◆ Short task: Type out the records that follow, exactly as given.

[Entries with model source code]
'''
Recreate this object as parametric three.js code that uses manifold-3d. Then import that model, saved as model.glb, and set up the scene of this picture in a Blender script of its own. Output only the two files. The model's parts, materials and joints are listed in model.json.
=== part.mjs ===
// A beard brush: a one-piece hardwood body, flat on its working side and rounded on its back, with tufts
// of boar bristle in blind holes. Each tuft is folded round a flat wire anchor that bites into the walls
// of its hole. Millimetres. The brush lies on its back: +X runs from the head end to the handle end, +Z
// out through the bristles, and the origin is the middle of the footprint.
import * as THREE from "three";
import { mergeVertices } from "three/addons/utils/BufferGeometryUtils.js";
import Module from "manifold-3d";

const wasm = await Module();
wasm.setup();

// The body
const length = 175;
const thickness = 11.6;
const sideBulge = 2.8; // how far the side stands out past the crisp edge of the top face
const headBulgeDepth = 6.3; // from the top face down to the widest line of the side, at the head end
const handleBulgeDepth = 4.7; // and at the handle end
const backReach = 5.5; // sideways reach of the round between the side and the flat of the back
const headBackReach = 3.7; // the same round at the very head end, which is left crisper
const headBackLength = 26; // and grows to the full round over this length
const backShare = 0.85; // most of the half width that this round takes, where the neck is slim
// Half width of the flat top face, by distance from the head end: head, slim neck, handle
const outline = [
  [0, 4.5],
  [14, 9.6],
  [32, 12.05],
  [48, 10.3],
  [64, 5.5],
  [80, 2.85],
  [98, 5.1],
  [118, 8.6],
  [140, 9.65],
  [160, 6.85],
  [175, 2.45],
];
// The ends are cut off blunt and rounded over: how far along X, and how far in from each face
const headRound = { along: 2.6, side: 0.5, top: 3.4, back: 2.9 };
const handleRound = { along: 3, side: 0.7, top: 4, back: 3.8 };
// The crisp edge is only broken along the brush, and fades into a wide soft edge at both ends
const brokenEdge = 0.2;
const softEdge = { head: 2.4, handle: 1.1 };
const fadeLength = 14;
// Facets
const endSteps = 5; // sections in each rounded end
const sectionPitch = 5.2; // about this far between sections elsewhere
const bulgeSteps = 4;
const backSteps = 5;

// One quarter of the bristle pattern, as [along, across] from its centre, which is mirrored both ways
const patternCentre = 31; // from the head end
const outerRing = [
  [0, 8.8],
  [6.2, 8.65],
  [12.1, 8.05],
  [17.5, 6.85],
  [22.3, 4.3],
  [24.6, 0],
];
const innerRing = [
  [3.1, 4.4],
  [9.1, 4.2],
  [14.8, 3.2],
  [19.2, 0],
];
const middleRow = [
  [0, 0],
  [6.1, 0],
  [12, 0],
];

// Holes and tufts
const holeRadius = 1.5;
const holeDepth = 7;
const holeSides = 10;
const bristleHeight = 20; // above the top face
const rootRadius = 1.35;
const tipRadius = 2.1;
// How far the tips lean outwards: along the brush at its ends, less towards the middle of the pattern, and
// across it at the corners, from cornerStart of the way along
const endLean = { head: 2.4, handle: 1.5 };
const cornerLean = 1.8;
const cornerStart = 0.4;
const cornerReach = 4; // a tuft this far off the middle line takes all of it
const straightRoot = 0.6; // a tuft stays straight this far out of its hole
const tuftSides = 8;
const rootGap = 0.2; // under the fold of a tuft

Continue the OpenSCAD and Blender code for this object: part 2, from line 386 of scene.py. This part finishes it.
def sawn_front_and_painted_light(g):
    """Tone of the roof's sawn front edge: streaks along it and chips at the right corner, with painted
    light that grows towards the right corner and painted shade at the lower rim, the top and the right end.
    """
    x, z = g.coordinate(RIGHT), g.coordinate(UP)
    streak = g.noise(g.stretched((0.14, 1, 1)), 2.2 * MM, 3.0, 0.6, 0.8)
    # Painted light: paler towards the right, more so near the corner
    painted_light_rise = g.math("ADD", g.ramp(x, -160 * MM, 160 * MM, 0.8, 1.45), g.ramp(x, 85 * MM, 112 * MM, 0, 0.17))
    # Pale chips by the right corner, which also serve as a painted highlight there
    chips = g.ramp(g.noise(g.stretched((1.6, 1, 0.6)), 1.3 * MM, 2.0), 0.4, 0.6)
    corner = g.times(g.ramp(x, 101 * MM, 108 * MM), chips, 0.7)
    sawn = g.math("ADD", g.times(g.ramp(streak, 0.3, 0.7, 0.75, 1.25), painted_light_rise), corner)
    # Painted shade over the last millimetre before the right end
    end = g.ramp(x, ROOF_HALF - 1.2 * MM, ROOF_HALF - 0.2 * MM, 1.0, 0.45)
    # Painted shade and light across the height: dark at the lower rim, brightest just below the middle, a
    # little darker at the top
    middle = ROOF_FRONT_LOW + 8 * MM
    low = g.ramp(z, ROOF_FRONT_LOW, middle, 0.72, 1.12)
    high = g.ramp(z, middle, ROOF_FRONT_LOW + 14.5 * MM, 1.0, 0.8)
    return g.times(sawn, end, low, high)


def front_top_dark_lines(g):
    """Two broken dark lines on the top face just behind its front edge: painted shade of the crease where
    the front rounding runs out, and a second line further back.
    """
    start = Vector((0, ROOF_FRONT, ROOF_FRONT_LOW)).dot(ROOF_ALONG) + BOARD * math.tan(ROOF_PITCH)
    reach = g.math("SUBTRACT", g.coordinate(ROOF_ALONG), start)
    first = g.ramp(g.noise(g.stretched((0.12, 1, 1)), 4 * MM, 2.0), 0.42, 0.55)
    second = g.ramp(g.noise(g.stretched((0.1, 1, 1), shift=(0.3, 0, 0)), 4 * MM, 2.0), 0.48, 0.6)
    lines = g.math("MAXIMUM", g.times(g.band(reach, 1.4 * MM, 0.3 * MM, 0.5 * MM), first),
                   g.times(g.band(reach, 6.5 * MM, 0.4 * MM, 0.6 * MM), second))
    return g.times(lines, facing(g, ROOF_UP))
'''
◆ Final answer:
Recreate this object as parametric three.js code that uses manifold-3d. Then import that model, saved as model.glb, and set up the scene of this picture in a Blender script of its own. Output only the two files. The model's parts, materials and joints are listed in model.json.
=== part.mjs ===
// A beard brush: a one-piece hardwood body, flat on its working side and rounded on its back, with tufts
// of boar bristle in blind holes. Each tuft is folded round a flat wire anchor that bites into the walls
// of its hole. Millimetres. The brush lies on its back: +X runs from the head end to the handle end, +Z
// out through the bristles, and the origin is the middle of the footprint.
import * as THREE from "three";
import { mergeVertices } from "three/addons/utils/BufferGeometryUtils.js";
import Module from "manifold-3d";

const wasm = await Module();
wasm.setup();

// The body
const length = 175;
const thickness = 11.6;
const sideBulge = 2.8; // how far the side stands out past the crisp edge of the top face
const headBulgeDepth = 6.3; // from the top face down to the widest line of the side, at the head end
const handleBulgeDepth = 4.7; // and at the handle end
const backReach = 5.5; // sideways reach of the round between the side and the flat of the back
const headBackReach = 3.7; // the same round at the very head end, which is left crisper
const headBackLength = 26; // and grows to the full round over this length
const backShare = 0.85; // most of the half width that this round takes, where the neck is slim
// Half width of the flat top face, by distance from the head end: head, slim neck, handle
const outline = [
  [0, 4.5],
  [14, 9.6],
  [32, 12.05],
  [48, 10.3],
  [64, 5.5],
  [80, 2.85],
  [98, 5.1],
  [118, 8.6],
  [140, 9.65],
  [160, 6.85],
  [175, 2.45],
];
// The ends are cut off blunt and rounded over: how far along X, and how far in from each face
const headRound = { along: 2.6, side: 0.5, top: 3.4, back: 2.9 };
const handleRound = { along: 3, side: 0.7, top: 4, back: 3.8 };
// The crisp edge is only broken along the brush, and fades into a wide soft edge at both ends
const brokenEdge = 0.2;
const softEdge = { head: 2.4, handle: 1.1 };
const fadeLength = 14;
// Facets
const endSteps = 5; // sections in each rounded end
const sectionPitch = 5.2; // about this far between sections elsewhere
const bulgeSteps = 4;
const backSteps = 5;

// One quarter of the bristle pattern, as [along, across] from its centre, which is mirrored both ways
const patternCentre = 31; // from the head end
const outerRing = [
  [0, 8.8],
  [6.2, 8.65],
  [12.1, 8.05],
  [17.5, 6.85],
  [22.3, 4.3],
  [24.6, 0],
];
const innerRing = [
  [3.1, 4.4],
  [9.1, 4.2],
  [14.8, 3.2],
  [19.2, 0],
];
const middleRow = [
  [0, 0],
  [6.1, 0],
  [12, 0],
];

// Holes and tufts
const holeRadius = 1.5;
const holeDepth = 7;
const holeSides = 10;
const bristleHeight = 20; // above the top face
const rootRadius = 1.35;
const tipRadius = 2.1;
// How far the tips lean outwards: along the brush at its ends, less towards the middle of the pattern, and
// across it at the corners, from cornerStart of the way along
const endLean = { head: 2.4, handle: 1.5 };
const cornerLean = 1.8;
const cornerStart = 0.4;
const cornerReach = 4; // a tuft this far off the middle line takes all of it
const straightRoot = 0.6; // a tuft stays straight this far out of its hole
const tuftSides = 8;
const rootGap = 0.2; // under the fold of a tuft

Continue the OpenSCAD and Blender code for this object: part 2, from line 386 of scene.py. This part finishes it.
def sawn_front_and_painted_light(g):
    """Tone of the roof's sawn front edge: streaks along it and chips at the right corner, with painted
    light that grows towards the right corner and painted shade at the lower rim, the top and the right end.
    """
    x, z = g.coordinate(RIGHT), g.coordinate(UP)
    streak = g.noise(g.stretched((0.14, 1, 1)), 2.2 * MM, 3.0, 0.6, 0.8)
    # Painted light: paler towards the right, more so near the corner
    painted_light_rise = g.math("ADD", g.ramp(x, -160 * MM, 160 * MM, 0.8, 1.45), g.ramp(x, 85 * MM, 112 * MM, 0, 0.17))
    # Pale chips by the right corner, which also serve as a painted highlight there
    chips = g.ramp(g.noise(g.stretched((1.6, 1, 0.6)), 1.3 * MM, 2.0), 0.4, 0.6)
    corner = g.times(g.ramp(x, 101 * MM, 108 * MM), chips, 0.7)
    sawn = g.math("ADD", g.times(g.ramp(streak, 0.3, 0.7, 0.75, 1.25), painted_light_rise), corner)
    # Painted shade over the last millimetre before the right end
    end = g.ramp(x, ROOF_HALF - 1.2 * MM, ROOF_HALF - 0.2 * MM, 1.0, 0.45)
    # Painted shade and light across the height: dark at the lower rim, brightest just below the middle, a
    # little darker at the top
    middle = ROOF_FRONT_LOW + 8 * MM
    low = g.ramp(z, ROOF_FRONT_LOW, middle, 0.72, 1.12)
    high = g.ramp(z, middle, ROOF_FRONT_LOW + 14.5 * MM, 1.0, 0.8)
    return g.times(sawn, end, low, high)


def front_top_dark_lines(g):
    """Two broken dark lines on the top face just behind its front edge: painted shade of the crease where
    the front rounding runs out, and a second line further back.
    """
    start = Vector((0, ROOF_FRONT, ROOF_FRONT_LOW)).dot(ROOF_ALONG) + BOARD * math.tan(ROOF_PITCH)
    reach = g.math("SUBTRACT", g.coordinate(ROOF_ALONG), start)
    first = g.ramp(g.noise(g.stretched((0.12, 1, 1)), 4 * MM, 2.0), 0.42, 0.55)
    second = g.ramp(g.noise(g.stretched((0.1, 1, 1), shift=(0.3, 0, 0)), 4 * MM, 2.0), 0.48, 0.6)
    lines = g.math("MAXIMUM", g.times(g.band(reach, 1.4 * MM, 0.3 * MM, 0.5 * MM), first),
                   g.times(g.band(reach, 6.5 * MM, 0.4 * MM, 0.6 * MM), second))
    return g.times(lines, facing(g, ROOF_UP))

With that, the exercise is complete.